▶ Dataset content
....................

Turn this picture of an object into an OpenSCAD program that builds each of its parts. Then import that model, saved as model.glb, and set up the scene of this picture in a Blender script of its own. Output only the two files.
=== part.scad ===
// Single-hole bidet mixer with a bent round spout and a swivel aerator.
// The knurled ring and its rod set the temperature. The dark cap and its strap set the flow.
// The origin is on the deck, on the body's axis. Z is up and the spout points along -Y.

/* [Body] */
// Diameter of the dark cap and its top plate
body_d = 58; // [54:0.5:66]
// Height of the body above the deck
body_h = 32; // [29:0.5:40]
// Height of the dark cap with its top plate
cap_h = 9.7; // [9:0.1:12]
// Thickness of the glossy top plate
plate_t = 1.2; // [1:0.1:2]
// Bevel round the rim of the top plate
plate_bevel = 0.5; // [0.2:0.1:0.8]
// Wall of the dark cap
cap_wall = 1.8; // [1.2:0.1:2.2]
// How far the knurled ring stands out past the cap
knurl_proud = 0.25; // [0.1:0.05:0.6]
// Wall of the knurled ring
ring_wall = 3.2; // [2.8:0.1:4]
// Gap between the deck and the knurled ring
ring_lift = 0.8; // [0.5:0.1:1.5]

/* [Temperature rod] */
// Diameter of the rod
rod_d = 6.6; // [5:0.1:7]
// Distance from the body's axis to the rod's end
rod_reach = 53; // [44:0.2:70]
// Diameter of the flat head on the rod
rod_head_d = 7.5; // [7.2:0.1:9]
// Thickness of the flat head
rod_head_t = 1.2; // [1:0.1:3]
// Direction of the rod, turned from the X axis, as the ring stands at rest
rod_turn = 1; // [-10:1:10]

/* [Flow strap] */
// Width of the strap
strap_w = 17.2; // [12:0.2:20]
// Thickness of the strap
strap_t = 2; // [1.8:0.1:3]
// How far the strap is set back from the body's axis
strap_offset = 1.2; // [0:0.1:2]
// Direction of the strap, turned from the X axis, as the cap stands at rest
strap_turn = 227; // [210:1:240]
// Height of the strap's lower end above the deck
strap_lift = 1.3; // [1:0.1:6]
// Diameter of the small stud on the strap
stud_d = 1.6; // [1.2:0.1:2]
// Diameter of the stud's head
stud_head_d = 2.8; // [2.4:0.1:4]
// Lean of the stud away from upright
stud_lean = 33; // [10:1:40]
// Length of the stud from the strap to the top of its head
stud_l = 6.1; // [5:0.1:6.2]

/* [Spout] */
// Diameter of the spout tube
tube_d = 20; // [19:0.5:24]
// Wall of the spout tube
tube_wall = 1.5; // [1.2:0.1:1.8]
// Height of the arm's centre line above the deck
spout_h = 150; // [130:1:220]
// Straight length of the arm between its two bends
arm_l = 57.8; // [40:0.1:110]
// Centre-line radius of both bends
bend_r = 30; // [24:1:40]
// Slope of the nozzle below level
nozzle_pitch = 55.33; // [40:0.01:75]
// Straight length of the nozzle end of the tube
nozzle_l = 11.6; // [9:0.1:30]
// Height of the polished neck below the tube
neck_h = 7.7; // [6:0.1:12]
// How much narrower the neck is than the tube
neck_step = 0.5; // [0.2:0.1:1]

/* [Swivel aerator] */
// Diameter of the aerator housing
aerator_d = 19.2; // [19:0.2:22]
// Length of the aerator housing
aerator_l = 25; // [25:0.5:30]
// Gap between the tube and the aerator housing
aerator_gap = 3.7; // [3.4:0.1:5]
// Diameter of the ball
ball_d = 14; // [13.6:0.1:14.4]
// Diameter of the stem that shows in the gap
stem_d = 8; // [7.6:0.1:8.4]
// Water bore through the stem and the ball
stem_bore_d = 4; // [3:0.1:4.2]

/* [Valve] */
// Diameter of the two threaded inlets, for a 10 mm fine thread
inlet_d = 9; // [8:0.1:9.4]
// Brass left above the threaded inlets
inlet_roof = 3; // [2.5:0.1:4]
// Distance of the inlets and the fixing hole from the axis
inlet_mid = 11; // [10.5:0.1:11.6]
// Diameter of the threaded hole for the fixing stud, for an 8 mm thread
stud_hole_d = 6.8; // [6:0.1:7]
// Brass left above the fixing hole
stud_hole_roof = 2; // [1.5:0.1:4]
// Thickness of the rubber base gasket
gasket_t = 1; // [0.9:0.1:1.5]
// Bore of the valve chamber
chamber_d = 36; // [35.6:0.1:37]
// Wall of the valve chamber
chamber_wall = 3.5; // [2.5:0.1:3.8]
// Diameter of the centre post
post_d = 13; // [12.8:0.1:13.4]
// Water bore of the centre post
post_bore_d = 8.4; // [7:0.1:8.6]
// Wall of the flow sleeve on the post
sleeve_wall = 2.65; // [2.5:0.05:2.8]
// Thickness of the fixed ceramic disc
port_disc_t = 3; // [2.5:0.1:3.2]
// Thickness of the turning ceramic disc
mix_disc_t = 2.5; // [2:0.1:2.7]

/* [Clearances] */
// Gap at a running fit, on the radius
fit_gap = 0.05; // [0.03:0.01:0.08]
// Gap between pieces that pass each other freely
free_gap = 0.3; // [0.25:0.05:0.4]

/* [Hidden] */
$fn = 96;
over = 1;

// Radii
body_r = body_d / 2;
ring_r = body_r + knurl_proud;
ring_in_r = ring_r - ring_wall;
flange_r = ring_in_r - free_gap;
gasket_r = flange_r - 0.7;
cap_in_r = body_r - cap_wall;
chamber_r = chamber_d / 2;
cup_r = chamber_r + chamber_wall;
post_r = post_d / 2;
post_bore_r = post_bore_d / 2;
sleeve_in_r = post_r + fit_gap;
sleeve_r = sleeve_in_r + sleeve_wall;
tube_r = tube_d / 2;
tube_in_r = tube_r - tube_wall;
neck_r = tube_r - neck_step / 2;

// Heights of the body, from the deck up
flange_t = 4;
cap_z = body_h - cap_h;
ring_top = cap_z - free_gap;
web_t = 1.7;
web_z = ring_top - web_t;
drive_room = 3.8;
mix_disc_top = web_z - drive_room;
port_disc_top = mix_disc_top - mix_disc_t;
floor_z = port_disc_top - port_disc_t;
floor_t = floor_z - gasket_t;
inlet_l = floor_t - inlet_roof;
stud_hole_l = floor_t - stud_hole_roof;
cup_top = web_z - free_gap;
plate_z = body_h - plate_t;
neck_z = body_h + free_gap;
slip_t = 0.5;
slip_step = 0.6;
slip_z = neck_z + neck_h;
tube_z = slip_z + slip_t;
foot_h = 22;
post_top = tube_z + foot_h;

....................

▶ Problem requirements
Output the complete data exactly as written.

▶ Solution to this problem
Turn this picture of an object into an OpenSCAD program that builds each of its parts. Then import that model, saved as model.glb, and set up the scene of this picture in a Blender script of its own. Output only the two files.
=== part.scad ===
// Single-hole bidet mixer with a bent round spout and a swivel aerator.
// The knurled ring and its rod set the temperature. The dark cap and its strap set the flow.
// The origin is on the deck, on the body's axis. Z is up and the spout points along -Y.

/* [Body] */
// Diameter of the dark cap and its top plate
body_d = 58; // [54:0.5:66]
// Height of the body above the deck
body_h = 32; // [29:0.5:40]
// Height of the dark cap with its top plate
cap_h = 9.7; // [9:0.1:12]
// Thickness of the glossy top plate
plate_t = 1.2; // [1:0.1:2]
// Bevel round the rim of the top plate
plate_bevel = 0.5; // [0.2:0.1:0.8]
// Wall of the dark cap
cap_wall = 1.8; // [1.2:0.1:2.2]
// How far the knurled ring stands out past the cap
knurl_proud = 0.25; // [0.1:0.05:0.6]
// Wall of the knurled ring
ring_wall = 3.2; // [2.8:0.1:4]
// Gap between the deck and the knurled ring
ring_lift = 0.8; // [0.5:0.1:1.5]

/* [Temperature rod] */
// Diameter of the rod
rod_d = 6.6; // [5:0.1:7]
// Distance from the body's axis to the rod's end
rod_reach = 53; // [44:0.2:70]
// Diameter of the flat head on the rod
rod_head_d = 7.5; // [7.2:0.1:9]
// Thickness of the flat head
rod_head_t = 1.2; // [1:0.1:3]
// Direction of the rod, turned from the X axis, as the ring stands at rest
rod_turn = 1; // [-10:1:10]

/* [Flow strap] */
// Width of the strap
strap_w = 17.2; // [12:0.2:20]
// Thickness of the strap
strap_t = 2; // [1.8:0.1:3]
// How far the strap is set back from the body's axis
strap_offset = 1.2; // [0:0.1:2]
// Direction of the strap, turned from the X axis, as the cap stands at rest
strap_turn = 227; // [210:1:240]
// Height of the strap's lower end above the deck
strap_lift = 1.3; // [1:0.1:6]
// Diameter of the small stud on the strap
stud_d = 1.6; // [1.2:0.1:2]
// Diameter of the stud's head
stud_head_d = 2.8; // [2.4:0.1:4]
// Lean of the stud away from upright
stud_lean = 33; // [10:1:40]
// Length of the stud from the strap to the top of its head
stud_l = 6.1; // [5:0.1:6.2]

/* [Spout] */
// Diameter of the spout tube
tube_d = 20; // [19:0.5:24]
// Wall of the spout tube
tube_wall = 1.5; // [1.2:0.1:1.8]
// Height of the arm's centre line above the deck
spout_h = 150; // [130:1:220]
// Straight length of the arm between its two bends
arm_l = 57.8; // [40:0.1:110]
// Centre-line radius of both bends
bend_r = 30; // [24:1:40]
// Slope of the nozzle below level
nozzle_pitch = 55.33; // [40:0.01:75]
// Straight length of the nozzle end of the tube
nozzle_l = 11.6; // [9:0.1:30]
// Height of the polished neck below the tube
neck_h = 7.7; // [6:0.1:12]
// How much narrower the neck is than the tube
neck_step = 0.5; // [0.2:0.1:1]

/* [Swivel aerator] */
// Diameter of the aerator housing
aerator_d = 19.2; // [19:0.2:22]
// Length of the aerator housing
aerator_l = 25; // [25:0.5:30]
// Gap between the tube and the aerator housing
aerator_gap = 3.7; // [3.4:0.1:5]
// Diameter of the ball
ball_d = 14; // [13.6:0.1:14.4]
// Diameter of the stem that shows in the gap
stem_d = 8; // [7.6:0.1:8.4]
// Water bore through the stem and the ball
stem_bore_d = 4; // [3:0.1:4.2]

/* [Valve] */
// Diameter of the two threaded inlets, for a 10 mm fine thread
inlet_d = 9; // [8:0.1:9.4]
// Brass left above the threaded inlets
inlet_roof = 3; // [2.5:0.1:4]
// Distance of the inlets and the fixing hole from the axis
inlet_mid = 11; // [10.5:0.1:11.6]
// Diameter of the threaded hole for the fixing stud, for an 8 mm thread
stud_hole_d = 6.8; // [6:0.1:7]
// Brass left above the fixing hole
stud_hole_roof = 2; // [1.5:0.1:4]
// Thickness of the rubber base gasket
gasket_t = 1; // [0.9:0.1:1.5]
// Bore of the valve chamber
chamber_d = 36; // [35.6:0.1:37]
// Wall of the valve chamber
chamber_wall = 3.5; // [2.5:0.1:3.8]
// Diameter of the centre post
post_d = 13; // [12.8:0.1:13.4]
// Water bore of the centre post
post_bore_d = 8.4; // [7:0.1:8.6]
// Wall of the flow sleeve on the post
sleeve_wall = 2.65; // [2.5:0.05:2.8]
// Thickness of the fixed ceramic disc
port_disc_t = 3; // [2.5:0.1:3.2]
// Thickness of the turning ceramic disc
mix_disc_t = 2.5; // [2:0.1:2.7]

/* [Clearances] */
// Gap at a running fit, on the radius
fit_gap = 0.05; // [0.03:0.01:0.08]
// Gap between pieces that pass each other freely
free_gap = 0.3; // [0.25:0.05:0.4]

/* [Hidden] */
$fn = 96;
over = 1;

// Radii
body_r = body_d / 2;
ring_r = body_r + knurl_proud;
ring_in_r = ring_r - ring_wall;
flange_r = ring_in_r - free_gap;
gasket_r = flange_r - 0.7;
cap_in_r = body_r - cap_wall;
chamber_r = chamber_d / 2;
cup_r = chamber_r + chamber_wall;
post_r = post_d / 2;
post_bore_r = post_bore_d / 2;
sleeve_in_r = post_r + fit_gap;
sleeve_r = sleeve_in_r + sleeve_wall;
tube_r = tube_d / 2;
tube_in_r = tube_r - tube_wall;
neck_r = tube_r - neck_step / 2;

// Heights of the body, from the deck up
flange_t = 4;
cap_z = body_h - cap_h;
ring_top = cap_z - free_gap;
web_t = 1.7;
web_z = ring_top - web_t;
drive_room = 3.8;
mix_disc_top = web_z - drive_room;
port_disc_top = mix_disc_top - mix_disc_t;
floor_z = port_disc_top - port_disc_t;
floor_t = floor_z - gasket_t;
inlet_l = floor_t - inlet_roof;
stud_hole_l = floor_t - stud_hole_roof;
cup_top = web_z - free_gap;
plate_z = body_h - plate_t;
neck_z = body_h + free_gap;
slip_t = 0.5;
slip_step = 0.6;
slip_z = neck_z + neck_h;
tube_z = slip_z + slip_t;
foot_h = 22;
post_top = tube_z + foot_h;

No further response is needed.